DALI Release 0.11.0 Beta

The DALI 0.11.0 is a beta release. Hence, for all the features, the functionality and performance will likely be limited.

Using DALI 0.11.0 Beta

The DALI 0.11.0 can be used with the 19.07 NVIDIA GPU Cloud (NGC) optimized container for MXNet, PyTorch, and TensorFlow. Also, the 19.07 container will be shipped with DALI 0.11.0.

To upgrade to DALI 0.11.0 beta from an older version of DALI, follow the installation instructions in the DALI Quick Start Guide.

Refer to the DALI Developer Guide for usage details.

Note: The internal DALI C++ API used for operators implementation, and the C++ API that enables using DALI as a library from native code, are not yet officially supported. Hence these APIs may change in the next release without advance notice.

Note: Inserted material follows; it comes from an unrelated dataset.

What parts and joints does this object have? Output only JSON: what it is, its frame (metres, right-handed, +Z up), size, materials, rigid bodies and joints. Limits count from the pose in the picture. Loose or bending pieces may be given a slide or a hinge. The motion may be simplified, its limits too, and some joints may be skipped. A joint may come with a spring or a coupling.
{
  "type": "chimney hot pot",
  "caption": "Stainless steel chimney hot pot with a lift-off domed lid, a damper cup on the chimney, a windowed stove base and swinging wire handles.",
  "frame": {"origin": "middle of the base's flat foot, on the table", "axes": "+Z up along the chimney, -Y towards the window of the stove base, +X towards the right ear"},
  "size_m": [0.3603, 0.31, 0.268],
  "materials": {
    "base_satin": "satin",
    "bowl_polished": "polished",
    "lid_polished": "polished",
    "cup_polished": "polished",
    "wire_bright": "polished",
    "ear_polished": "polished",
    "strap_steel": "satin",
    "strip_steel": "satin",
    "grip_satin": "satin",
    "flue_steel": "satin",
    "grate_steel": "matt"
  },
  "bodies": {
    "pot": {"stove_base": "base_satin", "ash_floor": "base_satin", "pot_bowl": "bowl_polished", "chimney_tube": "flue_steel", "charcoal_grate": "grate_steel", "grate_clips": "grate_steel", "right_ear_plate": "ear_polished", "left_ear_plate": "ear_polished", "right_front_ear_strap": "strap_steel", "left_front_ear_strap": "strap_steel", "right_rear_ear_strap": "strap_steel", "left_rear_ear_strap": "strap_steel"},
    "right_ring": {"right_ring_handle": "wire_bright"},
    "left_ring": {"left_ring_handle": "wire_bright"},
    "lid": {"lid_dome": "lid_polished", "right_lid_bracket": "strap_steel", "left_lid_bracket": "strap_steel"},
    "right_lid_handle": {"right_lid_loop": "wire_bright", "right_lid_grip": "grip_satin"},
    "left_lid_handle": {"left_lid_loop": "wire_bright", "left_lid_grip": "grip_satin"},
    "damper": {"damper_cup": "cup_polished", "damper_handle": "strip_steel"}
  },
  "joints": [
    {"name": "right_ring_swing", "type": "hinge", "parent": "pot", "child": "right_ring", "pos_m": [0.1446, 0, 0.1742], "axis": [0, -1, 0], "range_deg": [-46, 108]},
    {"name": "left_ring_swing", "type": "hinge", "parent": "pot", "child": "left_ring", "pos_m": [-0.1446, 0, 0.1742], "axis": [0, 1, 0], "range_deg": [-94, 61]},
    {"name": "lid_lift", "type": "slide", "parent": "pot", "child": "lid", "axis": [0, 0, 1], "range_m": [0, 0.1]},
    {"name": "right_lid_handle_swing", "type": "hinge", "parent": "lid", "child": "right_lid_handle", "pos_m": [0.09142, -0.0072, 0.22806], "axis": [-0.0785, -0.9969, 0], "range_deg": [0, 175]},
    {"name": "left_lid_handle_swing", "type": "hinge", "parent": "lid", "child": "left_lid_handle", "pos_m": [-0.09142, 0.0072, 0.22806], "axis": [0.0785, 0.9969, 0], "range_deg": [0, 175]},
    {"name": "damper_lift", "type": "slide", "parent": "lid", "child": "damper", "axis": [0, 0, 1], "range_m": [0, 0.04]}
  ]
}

Key Features and Enhancements

This DALI release includes the following key features and enhancements.

  • Added the ability to provide more than one input to, and return more than one output from, a Python-based operator.
  • Extended the bounding box encoder for SSD to return offsets also. See nvidia.dali.ops.BoxEncoder.
  • Added the ability to build DALI by mounting the source code to the Docker so consecutive rebuilds are much faster.
  • Added experimental support for aarch64 (ARM) platform. Note that this support is added only for the native part—Python is not supported yet.
  • Re-implemented the flip operator to increase its performance. See nvidia.dali.ops.Flip.
  • Improved the performance of nvJPEG Decoder with new internal API to match the previous implementation. See nvidia.dali.ops.nvJPEGDecoder.

Fixed Issues

This DALI release includes the following fixes.

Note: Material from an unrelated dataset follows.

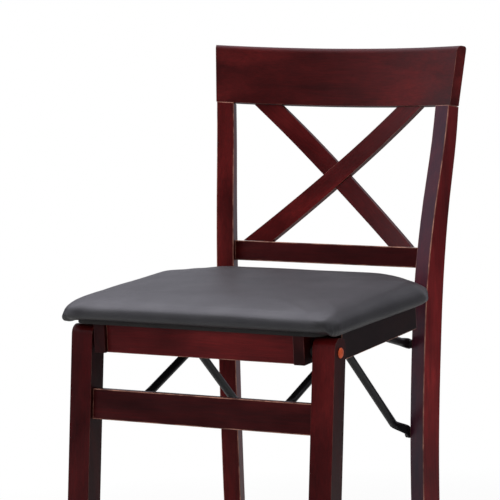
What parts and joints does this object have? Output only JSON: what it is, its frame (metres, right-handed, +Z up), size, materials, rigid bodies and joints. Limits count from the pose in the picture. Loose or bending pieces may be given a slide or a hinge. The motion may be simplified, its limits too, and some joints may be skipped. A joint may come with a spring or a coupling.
{
  "type": "folding bar stool",
  "caption": "Wooden folding bar stool with a crossed-slat back, padded vinyl seat and folding black steel braces.",
  "frame": {"origin": "on the floor, under the middle of the open stool's floor plan", "axes": "+Z up, +X across the stool to the right as seen from its front, +Y towards the back rest"},
  "size_m": [0.467, 0.6286, 1.0935],
  "materials": {
    "wood_espresso": "satin",
    "seat_vinyl": "satin",
    "board": "matte",
    "steel_black": "satin",
    "pin_steel": "satin",
    "rivet_copper": "satin",
    "nylon_black": "matte"
  },
  "bodies": {
    "back_frame": {"top_rail": "wood_espresso", "back_post_right": "wood_espresso", "back_post_left": "wood_espresso", "lower_back_rail": "wood_espresso", "back_slat_front": "wood_espresso", "back_slat_rear": "wood_espresso", "rear_stretcher": "wood_espresso", "rear_glide_right": "nylon_black", "rear_glide_left": "nylon_black", "post_pin_low_right": "pin_steel", "post_pin_low_left": "pin_steel", "post_pin_high_right": "pin_steel", "post_pin_high_left": "pin_steel"},
    "long_braces": {"long_brace_right": "steel_black", "long_brace_left": "steel_black"},
    "seat": {"seat_cushion": "seat_vinyl", "seat_board": "board", "seat_side_rail_right": "wood_espresso", "seat_side_rail_left": "wood_espresso", "outer_side_rail_right": "wood_espresso", "outer_side_rail_left": "wood_espresso", "front_apron": "wood_espresso", "rear_apron": "wood_espresso", "seat_pin_right": "pin_steel", "seat_pin_left": "pin_steel", "leg_rivet_right": "rivet_copper", "leg_rivet_left": "rivet_copper", "leg_washer_right": "nylon_black", "leg_washer_left": "nylon_black"},
    "front_frame": {"front_leg_right": "wood_espresso", "front_leg_left": "wood_espresso", "front_stretcher": "wood_espresso", "footrest_rail": "wood_espresso", "front_glide_right": "nylon_black", "front_glide_left": "nylon_black", "stretcher_clip_right": "steel_black", "stretcher_clip_left": "steel_black", "clip_pin_right": "pin_steel", "clip_pin_left": "pin_steel"},
    "short_braces": {"short_brace_right": "steel_black", "short_brace_left": "steel_black", "short_brace_pin_right": "pin_steel", "short_brace_pin_left": "pin_steel"},
    "upper_braces": {"upper_brace_right": "steel_black", "upper_brace_left": "steel_black", "upper_brace_pin_right": "pin_steel", "upper_brace_pin_left": "pin_steel"}
  },
  "joints": [
    {"name": "fold", "type": "hinge", "parent": "back_frame", "child": "long_braces", "pos_m": [0, 0.1706, 0.492], "axis": [-1, 0, 0], "range_deg": [0, 43]},
    {"name": "seat_turn", "type": "hinge", "parent": "long_braces", "child": "seat", "pos_m": [0, -0.0474, 0.696], "axis": [1, 0, 0], "range_deg": [0, 121]},
    {"name": "front_frame_turn", "type": "hinge", "parent": "seat", "child": "front_frame", "pos_m": [0, -0.1964, 0.6955], "axis": [-1, 0, 0], "range_deg": [0, 76]},
    {"name": "short_brace_turn", "type": "hinge", "parent": "front_frame", "child": "short_braces", "pos_m": [0, -0.1824, 0.604], "axis": [1, 0, 0], "range_deg": [0, 65.3]},
    {"name": "upper_brace_turn", "type": "hinge", "parent": "back_frame", "child": "upper_braces", "pos_m": [0, 0.1786, 0.6335], "axis": [-1, 0, 0], "range_deg": [0, 67.3]}
  ],
  "couplings": [
    {"joint": "seat_turn", "follows": "fold", "ratio": 2.814},
    {"joint": "front_frame_turn", "follows": "fold", "ratio": 1.7674},
    {"joint": "short_brace_turn", "follows": "fold", "ratio": 1.5186},
    {"joint": "upper_brace_turn", "follows": "fold", "ratio": 1.5651}
  ]
}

  • Fixed an issue wherein loading a plugin could break other operators that were already registered.
  • Fixed an interoperability issue with PyCUDA. Now DALI will not interfere with PyCUDA’s CUDA context management.

Breaking API Changes

  • CPU operators have moved from per-sample processing (pipeline process sample after sample, all the way through the pipeline) to batch-procession (all samples are processed by the first operator before moving to the next operator). This may result in a small performance degradation for some use cases. However, in the long term it will make some currently unavailable optimizations possible, for example: operations that need to view the whole batch during the processing (like random sample blending inside a batch).
  • CropCastPermute is removed. CropMirrorNormalize should be used instead (with the default values for normalization).

Deprecated Features

  • Removed the prebuilt version of TensorFlow plugin for DALI. Now it is always necessary to install a separate nvidia-dali-tf-plugin package. See Binary Installation.

Known Issues

  • The new video reader operator requires NVIDIA VIDEO CODEC SDK support in the platform. Prior to 19.01, the NVIDIA GPU Cloud (NGC) optimized containers lack this functionality in the default configuration. To enable the functionality, run the container with the "video" capability enabled, as shown below:
    -e "NVIDIA_DRIVER_CAPABILITIES=compute,utility,video"
  • The video loader operator requires that the key frames occur at a minimum every 10 to 15 frames of the video stream. If the key frames occur at a lesser frequency, then the returned frames may be out of sync.
  • DALI TensorFlow plugin may be not compatible with TensorFlow 1.14.0 release. The DALI TensorFlow plugin requires that the gcc compiler that matches the one used to build TensorFlow (gcc 4.8.4 or gcc 4.8.5, depending on the particular version) be present on the system.